Chavez Is Treating Cancer, Running the Country From Cuba

Chavez Addressing His Nation From Cuba
Hugo Chavez, the president of Venezuela, was revealed by the press as fighting cancer in the capital of Cuba, Havana, and it is said that his return to Venezuela could not happen before six months, which already fuels different schemes within the ranks of his followers back home.
Chavez spoke a in live telephone call for the Cuban television, and confessed that the former president of Cuba, Fidel Castro, his good friend and political and ideological companion, was the one to detect the tumor and to advise him to remove it by means of surgery to remove pelvic abscess.
Chavez said that he was unaware of his illness, but was confident that he would emerge stronger from this predicament.

Hugo Chavez and Fidel Castro
In a national broadcast to the Venezuelan people, Chavez told the nation that he had two surgeries in Cuba, that he was fine but that he was not in a hurry to return during treatment.
He has decided to rule the country, the oil-richest in South America, from Cuba for as long as it takes, thus foiling the plans of the opposition, who had called for the vice president to assume temporarily daily activities as acting president, as the constitution demands.

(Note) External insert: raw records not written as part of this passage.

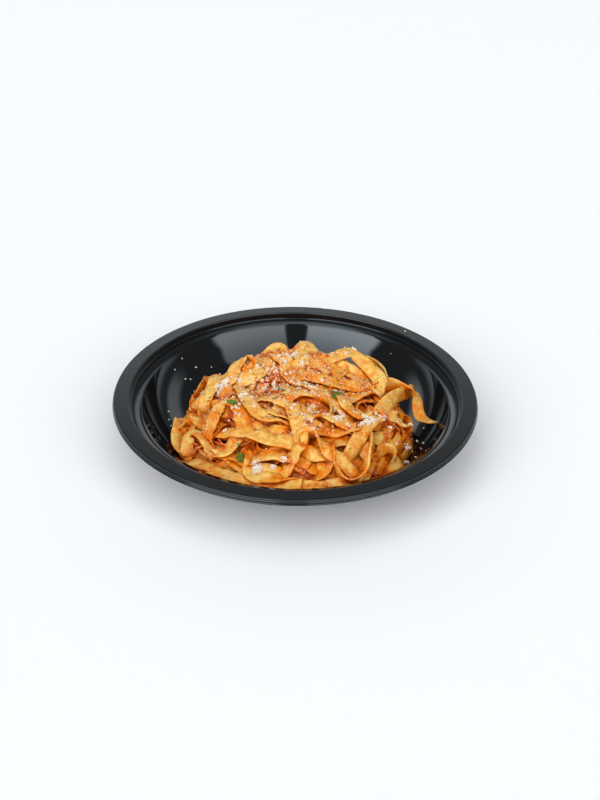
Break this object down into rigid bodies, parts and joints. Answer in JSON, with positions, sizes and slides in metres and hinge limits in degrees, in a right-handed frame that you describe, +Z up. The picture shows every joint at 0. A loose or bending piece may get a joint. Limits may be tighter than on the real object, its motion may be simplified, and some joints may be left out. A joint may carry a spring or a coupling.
{
  "type": "bowl of tagliatelle in tomato sauce",
  "caption": "Round black plastic takeaway bowl with a wide flange, filled with a heap of flat ribbon pasta in tomato sauce under grated cheese and herbs.",
  "frame": {"origin": "centre of the circle that the bowl stands on, on the table plane", "axes": "+Z up along the bowl's axis; -Y towards the viewer, where the heap comes closest to the rim; +X to the viewer's right"},
  "size_m": [0.2286, 0.2286, 0.0523],
  "materials": {
    "bowl_plastic": "glossy thermoformed black plastic",
    "pasta": "moist cooked egg pasta coated with thin tomato sauce",
    "cheese": "crumbly grated white cheese",
    "herb": "chopped green herb",
    "tomato": "moist cooked tomato pieces"
  },
  "bodies": {
    "root": {"bowl": "bowl_plastic", "pasta_heap": "pasta"}
  },
  "joints": []
}
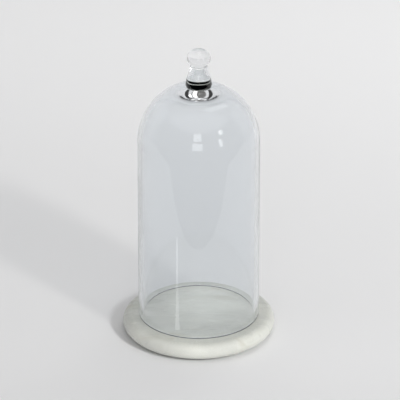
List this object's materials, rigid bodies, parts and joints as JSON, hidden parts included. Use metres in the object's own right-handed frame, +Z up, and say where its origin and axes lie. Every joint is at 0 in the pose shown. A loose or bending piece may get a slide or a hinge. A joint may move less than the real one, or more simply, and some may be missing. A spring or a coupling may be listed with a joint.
{
  "type": "bell jar dome",
  "caption": "Tall clear glass display dome with a solid ball knob, standing loose on a round marble base with soft pads underneath.",
  "frame": {"origin": "on the floor, under the axis of the base", "axes": "+Z up along the axis of the dome and the base"},
  "size_m": [0.178, 0.178, 0.3594],
  "materials": {
    "marble": "honed white marble with soft grey-green veins",
    "dome_glass": "clear blown glass, fire polished rim",
    "knob_glass": "clear solid glass",
    "pad": "matt, self-adhesive"
  },
  "bodies": {
    "base": {"marble_base": "marble", "base_pad_1": "pad", "base_pad_2": "pad", "base_pad_3": "pad", "base_pad_4": "pad"},
    "dome": {"glass_dome": "dome_glass", "glass_knob": "knob_glass"}
  },
  "joints": [
    {"name": "dome_lift", "type": "slide", "parent": "base", "child": "dome", "axis": [0, 0, 1], "range_m": [0, 0.31]}
  ]
}
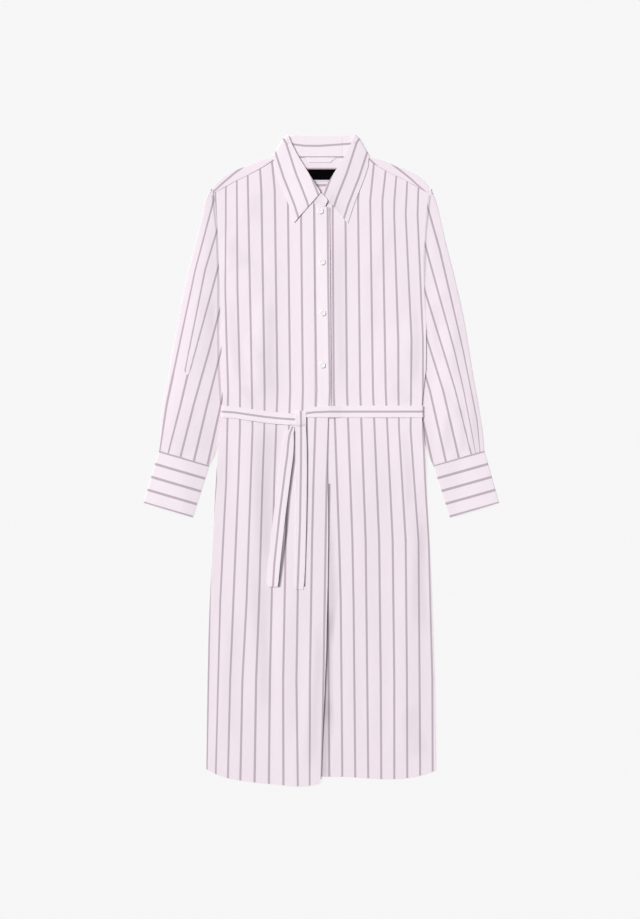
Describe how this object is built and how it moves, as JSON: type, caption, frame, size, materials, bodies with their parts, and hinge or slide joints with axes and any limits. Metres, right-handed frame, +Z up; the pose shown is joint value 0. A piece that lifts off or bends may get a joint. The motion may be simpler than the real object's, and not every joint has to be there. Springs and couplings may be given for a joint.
{
  "type": "shirt dress",
  "caption": "Midi shirt dress laid flat, with pointed collar, long cuffed sleeves, buttoned placket and tied belt.",
  "frame": {"origin": "centre of the bounding box at the surface that the dress lies on", "axes": "+Y from hem to collar, +Z up out of the front of the dress, +X towards the wearer's left sleeve"},
  "size_m": [0.6572, 1.2051, 0.0097],
  "materials": {
    "striped_cotton": "plain-woven cotton, very pale pink with thin mauve stripes",
    "pearly_plastic": "glossy off-white button",
    "dark_tape": "matt black woven tape"
  },
  "bodies": {
    "root": {"back": "striped_cotton", "yoke": "striped_cotton", "right_front": "striped_cotton", "left_front": "striped_cotton", "front_placket": "striped_cotton", "collar_stand": "striped_cotton", "collar_fall": "striped_cotton", "right_sleeve": "striped_cotton", "left_sleeve": "striped_cotton", "right_cuff": "striped_cotton", "left_cuff": "striped_cotton", "belt_round": "striped_cotton", "belt_knot": "striped_cotton", "belt_tail_front": "striped_cotton", "belt_tail_under": "striped_cotton", "button_1": "pearly_plastic", "button_2": "pearly_plastic", "button_3": "pearly_plastic", "button_4": "pearly_plastic", "neck_loop": "striped_cotton", "neck_label": "dark_tape"}
  },
  "joints": []
}
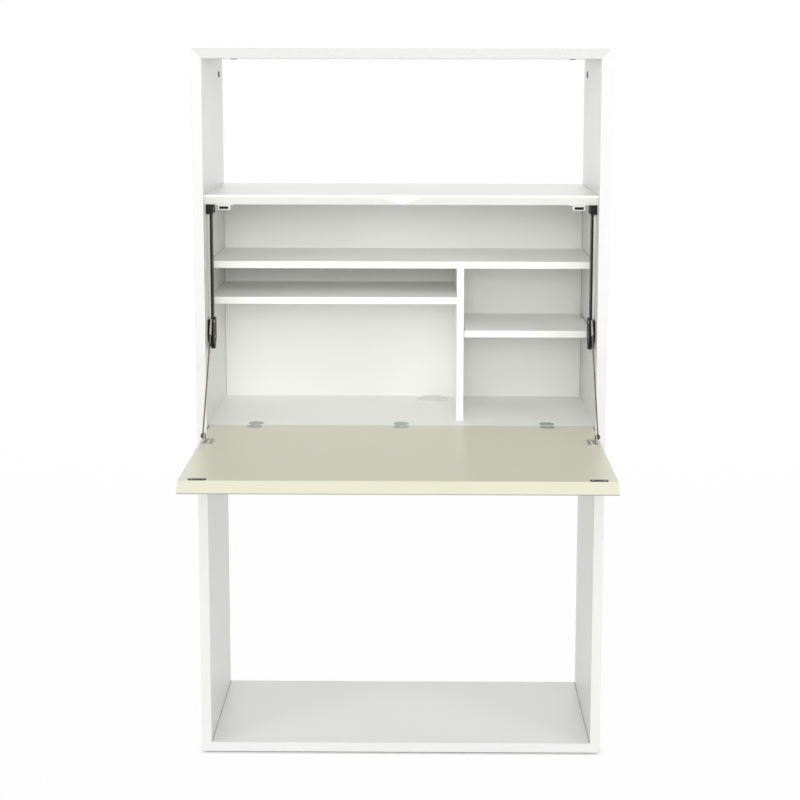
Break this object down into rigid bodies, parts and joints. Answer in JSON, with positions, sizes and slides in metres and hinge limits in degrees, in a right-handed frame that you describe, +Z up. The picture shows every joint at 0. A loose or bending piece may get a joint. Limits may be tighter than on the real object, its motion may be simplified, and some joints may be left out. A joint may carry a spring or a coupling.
{
  "type": "secretary desk",
  "caption": "Tall frame secretary desk whose bevelled flap folds down on cup hinges to a writing surface held level by rod and slider stays.",
  "frame": {"origin": "on the ground, under the middle of the open desk's outline", "axes": "+Z up, +X to the right seen from the front, +Y from the front to the back"},
  "size_m": [0.91, 0.8468, 1.598],
  "materials": {
    "white_board": "white satin lacquer on board",
    "flap_laminate": "pale grey-beige satin laminate",
    "hinge_zinc": "nickel plated zinc casting",
    "bright_steel": "zinc plated steel",
    "black_plastic": "moulded black plastic",
    "dark_steel": "dark plated steel",
    "pale_plastic": "moulded pale plastic",
    "magnet": "sintered magnet",
    "grommet_plastic": "moulded grey plastic",
    "beech": "bare beech"
  },
  "bodies": {
    "cabinet": {"back_panel": "white_board", "bottom_panel": "white_board", "catch_housing_left": "pale_plastic", "catch_housing_right": "pale_plastic", "catch_magnet_left": "magnet", "catch_magnet_right": "magnet", "catch_screws": "bright_steel", "compartment_floor": "white_board", "corner_cams": "dark_steel", "corner_dowels": "beech", "divider": "white_board", "full_shelf": "white_board", "glides": "black_plastic", "grommet_ring": "grommet_plastic", "hinge_cups_cabinet": "hinge_zinc", "hinge_pins": "bright_steel", "hinge_screws_cabinet": "bright_steel", "left_shelf": "white_board", "mitre_bolts": "bright_steel", "rail_cap_left": "black_plastic", "rail_cap_right": "black_plastic", "rail_screws_left": "bright_steel", "rail_screws_right": "bright_steel", "rail_stop_left": "black_plastic", "rail_stop_right": "black_plastic", "shelf_dowels": "beech", "shelf_pins": "bright_steel", "side_panel_left": "white_board", "side_panel_right": "white_board", "small_shelf": "white_board", "stay_rail_left": "bright_steel", "stay_rail_right": "bright_steel", "top_panel": "white_board", "upper_shelf": "white_board"},
    "flap": {"bracket_pins": "dark_steel", "bracket_screws": "bright_steel", "flap_door": "flap_laminate", "hinge_cups_flap": "hinge_zinc", "hinge_screws_flap": "bright_steel", "stay_bracket_left": "bright_steel", "stay_bracket_right": "bright_steel", "strike_plate_left": "dark_steel", "strike_plate_right": "dark_steel", "strike_screws": "bright_steel"},
    "stay_rod_left": {"rod_clip_left": "black_plastic", "stay_rod_left": "bright_steel"},
    "stay_rod_right": {"rod_clip_right": "black_plastic", "stay_rod_right": "bright_steel"},
    "slider_left": {"brake_screw_left": "bright_steel", "slider_housing_left": "black_plastic", "slider_rivet_left": "bright_steel", "slider_shoe_left": "black_plastic"},
    "slider_right": {"brake_screw_right": "bright_steel", "slider_housing_right": "black_plastic", "slider_rivet_right": "bright_steel", "slider_shoe_right": "black_plastic"},
    "grommet_lid": {"grommet_lid": "grommet_plastic"}
  },
  "joints": [
    {"name": "flap_hinge", "type": "hinge", "parent": "cabinet", "child": "flap", "pos_m": [0, 0.08943, 0.759], "axis": [-1, 0, 0], "range_deg": [0, 90]},
    {"name": "rod_left_pivot", "type": "hinge", "parent": "flap", "child": "stay_rod_left", "pos_m": [-0.4255, -0.06857, 0.77], "axis": [-1, 0, 0], "range_deg": [-127.25, 0]},
    {"name": "rod_right_pivot", "type": "hinge", "parent": "flap", "child": "stay_rod_right", "pos_m": [0.4255, -0.06857, 0.77], "axis": [-1, 0, 0], "range_deg": [-127.25, 0]},
    {"name": "slider_left_travel", "type": "slide", "parent": "cabinet", "child": "slider_left", "axis": [0, 0, 1], "range_m": [0, 0.20325]},
    {"name": "slider_right_travel", "type": "slide", "parent": "cabinet", "child": "slider_right", "axis": [0, 0, 1], "range_m": [0, 0.20325]},
    {"name": "grommet_lid_turn", "type": "hinge", "parent": "cabinet", "child": "grommet_lid", "pos_m": [0.071, 0.37343, 0.759], "axis": [0, 0, 1], "continuous": true}
  ],
  "couplings": [
    {"joint": "rod_left_pivot", "follows": "flap_hinge", "ratio": -1.4133},
    {"joint": "rod_right_pivot", "follows": "flap_hinge", "ratio": -1.4133},
    {"joint": "slider_left_travel", "follows": "flap_hinge", "m_per_rad": 0.12936},
    {"joint": "slider_right_travel", "follows": "flap_hinge", "m_per_rad": 0.12936}
  ]
}
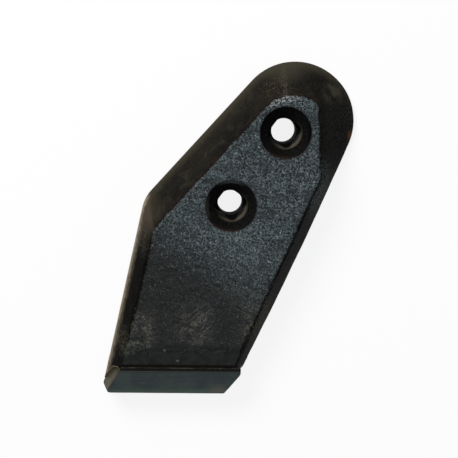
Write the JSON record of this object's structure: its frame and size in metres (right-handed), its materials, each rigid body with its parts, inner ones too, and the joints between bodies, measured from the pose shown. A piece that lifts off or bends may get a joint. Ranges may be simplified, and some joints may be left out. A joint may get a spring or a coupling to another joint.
{
  "type": "plough point",
  "caption": "Replaceable plough nose with round heel, sloping flanks, countersunk square-necked bolt holes in line and a hard bar brazed across the tip.",
  "frame": {"origin": "on the flat back, midway between the two bolt holes", "axes": "+Z out of the soil face, +Y along the line of bolt holes towards the round heel, +X across towards the edge that runs nearly straight from heel to nose"},
  "size_m": [0.0928, 0.1987, 0.025],
  "materials": {
    "body_steel": "dark forged steel, rough scale on the soil face, smooth oiled flanks, light rust",
    "bar_steel": "smooth teal-grey hard steel"
  },
  "bodies": {
    "root": {"point_body": "body_steel", "tip_bar": "bar_steel"}
  },
  "joints": []
}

Chavez announced before going seek his intention to run for a third term in office, and his brother, Adan, alluded that the military may interfere with the democratic process in order to keep the current leadership in power, if need be.
While Chavez tells the people that Castro visits him every day and brings him peanuts and small pieces of lamb, and that at night he reads Nietzsche’s Thus Spoke Zarathustra, the market in Venezuela is fluctuating, and the benchmark bond goes down as investors bet on his renouncing to run for a new term in office.
The political friends are concerned that no one else has the same touch with the poor of the nation, and that the guarantee of a success in elections is slim, given that even his approval rate dropped significantly, as the bolivar currency dropped and life became more and more difficult in the country.